When should a business call a commercial litigator?
Many businesses wait too long. They call after deadlines are missed, key evidence is gone, or the dispute has already hardened into a lawsuit.
The better time to involve a commercial litigator is when a serious dispute starts to take shape. That could be when a contract is breached, a demand letter arrives, a partner relationship breaks down, or a former employee begins competing in a way that raises legal concerns. Early involvement can preserve options. It can also prevent mistakes made in emails, internal discussions, or informal settlement talks.
For companies in Chicago and the surrounding area, having counsel who understands both the legal process and the practical realities of running a business can make a meaningful difference. Firms like Vaziri Law LLC focus on that combination – strong advocacy paired with direct, responsive client attention.
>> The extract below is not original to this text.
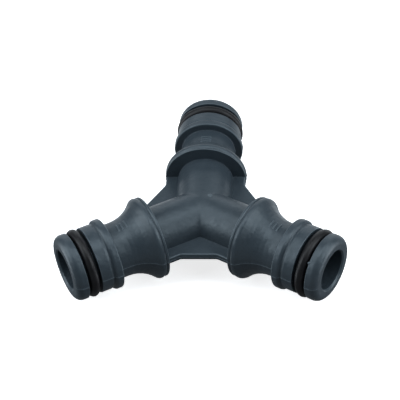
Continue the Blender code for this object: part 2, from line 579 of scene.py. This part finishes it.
def new_body(material):
    loops = arm_loops()
    rows, columns = len(loops), len(loops[0])
    local = np.concatenate(loops)
    points, faces = [], []
    for arm in ARM_DIRECTIONS:
        faces += tube_faces(rows, columns, first=len(points))
        points += placed(arm, local)
    shells = [bar_shell(arm, s) for arm in ARM_DIRECTIONS for s in BAR_STATIONS]
    shells += [bump_shell(GATE_PLACE, GATE), bump_shell(NICK_PLACE, NICK)]
    for shell_points, shell_faces in shells:
        faces += [tuple(len(points) + k for k in face) for face in shell_faces]
        points += shell_points
    body = new_object("coupler_body", points, faces, material)
    tidy_mesh(body)
    weighted_normals(body)
    return body


def new_o_ring(arm, material):
    """A ring with the faint flash line that its mould leaves outside and inside."""
    around, section = RING_AROUND_STEPS, RING_SECTION_STEPS
    points = []
    for i in range(around):
        big = radians(360 * i / around)
        for k in range(section):
            small = radians(360 * k / section)
            r = RING_SECTION_R + (RING_FLASH if k % (section // 2) == 0 else 0)
            out = RING_CENTRE_R + r * cos(small)
            points.append((RING_CENTRE + r * sin(small), out * cos(big), out * sin(big)))
    ring = new_object("ring_" + arm, placed(arm, points), tube_faces(around, section, True), material)
    tidy_mesh(ring)
    return ring


# ---------------------------------------------------------------- materials

PLASTIC_DARK = (0.0200, 0.0285, 0.0360)
PLASTIC_PALE = (0.0235, 0.0325, 0.0405)
# Paler colour on tight outward edges: a painted highlight.
PLASTIC_EDGE_HIGHLIGHT = (0.066, 0.086, 0.100)
PLASTIC_TINT = (0.82, 0.94, 1.0, 1.0)
RUBBER_BLACK = (0.0040, 0.0040, 0.0048)
RUBBER_BLOOM = (0.0085, 0.0085, 0.0095)
FLOOR_DARK = (0.86, 0.86, 0.86)
FLOOR_PALE = (0.9, 0.9, 0.9)
FLOOR_GLOW = 0.75


def new_material(name):
    made = bpy.data.materials.new(name)
    made.use_nodes = True
    nodes = made.node_tree.nodes
    return made, nodes, made.node_tree.links, nodes["Principled BSDF"]


def noise(nodes, links, size, detail=2.0, roughness=0.5):
    """Noise whose features are about size millimetres across."""
    place = nodes.new("ShaderNodeTexCoord")
    texture = nodes.new("ShaderNodeTexNoise")
    texture.inputs["Scale"].default_value = 1 / (size * MM)
    texture.inputs["Detail"].default_value = detail
    texture.inputs["Roughness"].default_value = roughness
    links.new(place.outputs["Object"], texture.inputs["Vector"])
    return texture.outputs["Fac"]


def ranged(nodes, links, source, low, high, source_low=0.3, source_high=0.7):
    """A source's values spread from low to high; noise mostly lies from 0.3 to 0.7."""
    node = nodes.new("ShaderNodeMapRange")
    node.inputs["From Min"].default_value = source_low
    node.inputs["From Max"].default_value = source_high
    node.inputs["To Min"].default_value = low
    node.inputs["To Max"].default_value = high
    links.new(source, node.inputs["Value"])
    return node.outputs["Result"]


def mixed(nodes, links, factor, a, b):
    """A colour between a and b, each a colour or an output."""
    node = nodes.new("ShaderNodeMix")
    node.data_type = "RGBA"
    links.new(factor, node.inputs["Factor"])
    for socket, value in ((node.inputs[6], a), (node.inputs[7], b)):
        if isinstance(value, tuple):
            socket.default_value = (*value, 1.0)
        else:
            links.new(value, socket)
    return node.outputs[2]


def bumped(nodes, links, height, distance, strength, normal=None):
    """Normals for bumps distance millimetres deep, laid over other normals if there are any."""
    node = nodes.new("ShaderNodeBump")
    node.inputs["Distance"].default_value = distance * MM
    node.inputs["Strength"].default_value = strength
    links.new(height, node.inputs["Height"])
    if normal is not None:
        links.new(normal, node.inputs["Normal"])
    return node.outputs["Normal"]


def plastic_material():
    """Dark blue-grey moulded plastic with a fine satin grain and a painted highlight of paler colour
    on its tight outward edges.
    """
    made, nodes, links, shader = new_material("satin_moulded_plastic")
    cloud = ranged(nodes, links, noise(nodes, links, 7.0), 0, 1)
    colour = mixed(nodes, links, cloud, PLASTIC_DARK, PLASTIC_PALE)
    # Tight outward edges turn paler here: a painted highlight.
    edge_highlight = nodes.new("ShaderNodeAttribute")
    edge_highlight.attribute_name = "edge_highlight"
    highlight_share = ranged(nodes, links, edge_highlight.outputs["Fac"], 0, 0.8, 0.2, 1.0)
    colour = mixed(nodes, links, highlight_share, colour, PLASTIC_EDGE_HIGHLIGHT)
    links.new(colour, shader.inputs["Base Color"])
    shader.inputs["Specular Tint"].default_value = PLASTIC_TINT
    roughness = ranged(nodes, links, noise(nodes, links, 1.8, 3.0), 0.34, 0.46)
    links.new(roughness, shader.inputs["Roughness"])
    flow = bumped(nodes, links, noise(nodes, links, 3.0), 0.26, 0.4)
    dapple = bumped(nodes, links, noise(nodes, links, 0.9, 3.0), 0.12, 0.5, flow)
    grain = bumped(nodes, links, noise(nodes, links, 0.2, 3.0), 0.012, 0.4, dapple)
    links.new(grain, shader.inputs["Normal"])
    return made


def rubber_material():
    """Black moulded rubber, lightly greased, with a little bloom."""
    made, nodes, links, shader = new_material("greased_black_rubber")
    bloom = ranged(nodes, links, noise(nodes, links, 2.2, 4.0), 0, 1, 0.45, 0.75)
    colour = mixed(nodes, links, bloom, RUBBER_BLACK, RUBBER_BLOOM)
    links.new(colour, shader.inputs["Base Color"])
    roughness = ranged(nodes, links, noise(nodes, links, 1.2, 3.0), 0.34, 0.48)
    links.new(roughness, shader.inputs["Roughness"])
    shader.inputs["Specular IOR Level"].default_value = 0.22
    links.new(bumped(nodes, links, noise(nodes, links, 0.3, 3.0), 0.02, 0.3), shader.inputs["Normal"])
    return made


def floor_material():
    """A plain pale board with a glow of its own, which keeps the shadow on it faint."""
    made, nodes, links, shader = new_material("pale_floor")
    cloud = ranged(nodes, links, noise(nodes, links, 60.0), 0, 1)
    links.new(mixed(nodes, links, cloud, FLOOR_DARK, FLOOR_PALE), shader.inputs["Base Color"])
    shader.inputs["Roughness"].default_value = 0.9
    shader.inputs["Specular IOR Level"].default_value = 0.0
    shader.inputs["Emission Color"].default_value = (1.0, 1.0, 1.0, 1.0)
    shader.inputs["Emission Strength"].default_value = FLOOR_GLOW
    return made


# ---------------------------------------------------------------- stage

# In metres.
FLOOR_SIZE = 3.0
FLOOR_GAP = 0.00002
LIGHT_DISTANCE = 0.5

LIGHT_COLOUR = (0.93, 1.0, 1.06)
WORLD_COLOUR = (0.94, 1.0, 1.06, 1.0)
WORLD_STRENGTH = 0.15


def new_floor():
    """The floor throws no light back and casts no shadow. The low lights stand in for it."""
    bpy.ops.mesh.primitive_plane_add(size=FLOOR_SIZE, location=(0, 0, cad_low.z - FLOOR_GAP))
    floor = bpy.context.object
    floor.name = "floor"
    floor.data.materials.append(floor_material())
    floor.visible_diffuse = False
    floor.visible_glossy = False
    floor.visible_shadow = False


def area_light(name, azimuth, elevation, width, height, watts):
    """A soft rectangular light facing the hub. Azimuth 0 is the front and 90 the right; metres."""
    lamp = bpy.data.lights.new(name, "AREA")
    lamp.shape = "RECTANGLE"
    lamp.size = width
    lamp.size_y = height
    lamp.energy = watts
    lamp.color = LIGHT_COLOUR
    made = bpy.data.objects.new(name, lamp)
    a, e = radians(azimuth), radians(elevation)
    towards = Vector((sin(a) * cos(e), -cos(a) * cos(e), sin(e)))
    made.location = towards * LIGHT_DISTANCE
    made.rotation_mode = "QUATERNION"
    made.rotation_quaternion = towards.to_track_quat("Z", "Y")
    bpy.context.scene.collection.objects.link(made)


def new_lights():
    area_light("top", 0, 85, 0.26, 0.26, 0.9)
    area_light("back", 180, 22, 0.75, 0.28, 0.7)
    area_light("bounce_front", 0, -20, 0.85, 0.26, 0.15)
    area_light("bounce_back", 180, -20, 0.85, 0.26, 0.7)
    for side in (-1, 1):
        area_light("softbox", side * 75, 35, 0.40, 0.27, 1.28)
        area_light("low_softbox", side * 90, -5, 0.26, 0.42, 1.2)
        area_light("back_softbox", side * 105, 60, 0.38, 0.26, 0.55)


def new_world():
    world = bpy.data.worlds.new("studio")
    bpy.context.scene.world = world
    world.use_nodes = True
    background = world.node_tree.nodes["Background"]
    background.inputs["Color"].default_value = WORLD_COLOUR
    background.inputs["Strength"].default_value = WORLD_STRENGTH


def new_camera():
    """The viewpoint: raised, a little to the right, and slightly rolled."""
    azimuth, elevation, roll = radians(6.97), radians(43.15), radians(-4.86)
    distance, lens = 361.4, 134.4
    back = Vector((sin(azimuth) * cos(elevation), -cos(azimuth) * cos(elevation), sin(elevation)))
    level = Vector((cos(azimuth), sin(azimuth), 0))
    right = level * cos(roll) + back.cross(level) * sin(roll)
    up = back.cross(right)
    target = up * 4.08 - right * 0.60
    location = back * distance
    outwards = (location - target).normalized()
    right = up.cross(outwards).normalized()
    up = outwards.cross(right)
    data = bpy.data.cameras.new("camera")
    data.lens = lens
    data.clip_start = 0.01
    camera = bpy.data.objects.new("camera", data)
    axes = Matrix((right, up, outwards)).transposed().to_4x4()
    camera.matrix_world = Matrix.Translation(location * MM) @ axes
    bpy.context.scene.collection.objects.link(camera)
    bpy.context.scene.camera = camera


# ---------------------------------------------------------------- build

bpy.context.scene.view_settings.view_transform = "Standard"
new_camera()
new_world()
new_lights()
new_floor()
plastic = plastic_material()
rubber = rubber_material()

body = new_body(plastic)
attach(body, "body")
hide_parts("moulded_body")
for arm in ARM_DIRECTIONS:
    ring = new_o_ring(arm, rubber)
    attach(ring, arm + "_ring")
    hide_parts("o_ring_" + arm)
The role is part legal advocate, part strategic advisor
So, what does a commercial litigator do? The short answer is that the attorney helps businesses handle serious disputes. The fuller answer is that a commercial litigator investigates facts, explains risk, protects legal rights, pursues or defends claims, manages the litigation process, and helps clients make sound decisions under pressure.
That matters because business disputes are rarely just legal problems. They can threaten revenue, distract leadership, strain partnerships, and create uncertainty at exactly the wrong time. The right lawyer brings more than courtroom experience. The right lawyer brings judgment, discipline, and the willingness to take ownership of the case from the start.
If your business is facing a dispute, the most helpful next step is often the simplest one: get clear advice early, before the problem starts making decisions for you.